11. HOWLING BLUFF – Luke Smith terroir driven award winning Pinot Noirs continue to impress with 2015 of only 133 cases with clones 667 & 777 using French oak (4o% new) coming around bright and variety driven. Discovered some unique unlabelled 2009 son Daniel Smith Port out of pinot noir that is intriguing to check out.

12. PERSEUS WINERY – CEO Rob Ingram & winemaker Jason Parkes have their winery close to Penticton and their Lt. Gov. award winning 2013 Invictus is full rich and powerful composed of 42 cab franc, 38 merlot, 13 cab sauv, and 7 malbec.

13. HENRICSSON VINEYARDS – Peter & Kajsa have really brilliantly taken over the old Erickson Vineyard who supplied pinot noir grapes to Foxtrot. Admirable hands on winemaking using enquiring minds looking only for the best results. Grafted over successfully the old Pinot Gris vines to Pinot Noir. Oxidize the vibrant Kajsa Chardonnay juice for 6 days so doesn’t later quickly oxidize as wine in the bottle. Only wild yeast Pinot Noir using 90% old “suitcase” European clone planted in 1990 and 10% own rooted clone 459 with 55% stems inclusion with 20% new oak. Popular cherry fruit 2015 regular and second one structured stylish 2015 Deux Hivers with longer 20 months in oak both recommended.

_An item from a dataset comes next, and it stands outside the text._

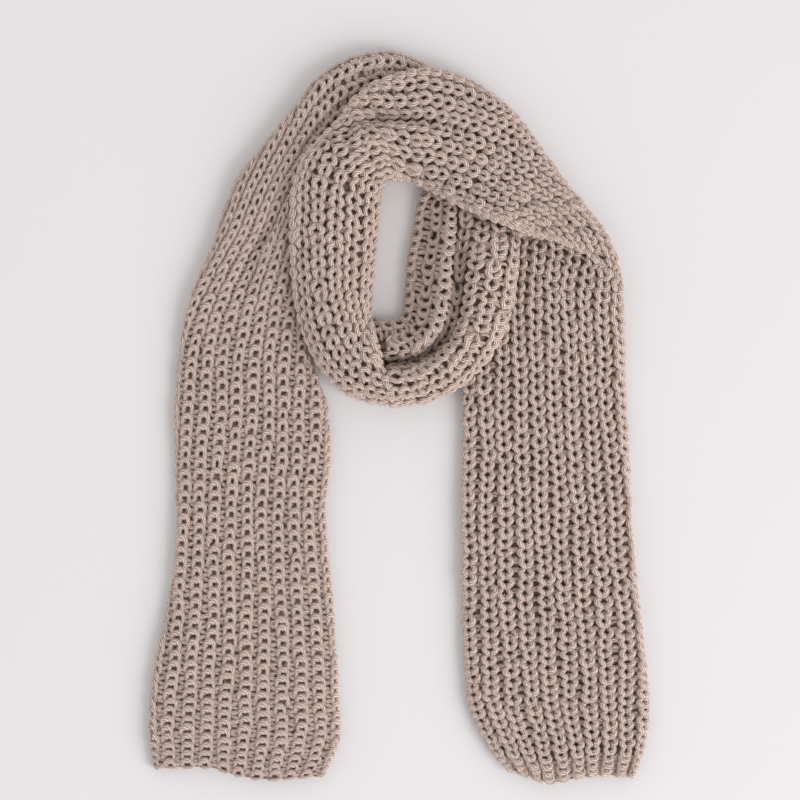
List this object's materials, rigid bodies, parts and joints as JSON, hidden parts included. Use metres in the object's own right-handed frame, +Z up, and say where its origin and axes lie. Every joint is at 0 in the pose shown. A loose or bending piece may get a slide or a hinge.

14. ROCHE WINES – Dylan & Penelope Riche moved from Bordeaux to Penticton in 2011. Have 4 acres planted 1997/1998 and 2 more just planted plus another 15 acres Kozier near Laughing Stock/Red Rooster. Two pinot gris with bright crisp 2016 in screwcap and 2015 riper grapes finished in cork. Similarly 2016 pinot noir mostly 777 in screwcap and 2015 more traditional one in cork. Delightful 2016 pink Rose from Zweigelt only 40 minutes on skins and 2017 fragrant Arome at 12.2 from Schoenberger.

15. UPPER BENCH WINERY & CREAMERY – Gavin Miller with 7 acres for 7 varieties just grafting pinot blanc vines over to cab franc. Clear visible from afar large graphic labels. Excellent cheeses made by Shana Miller. Everyone thrilled with their special lunch stop of super salad and artisan pizza from high temperature outdoor oven.

What a wonderful tour. Encourage everyone to take advantage of the next one in 2019.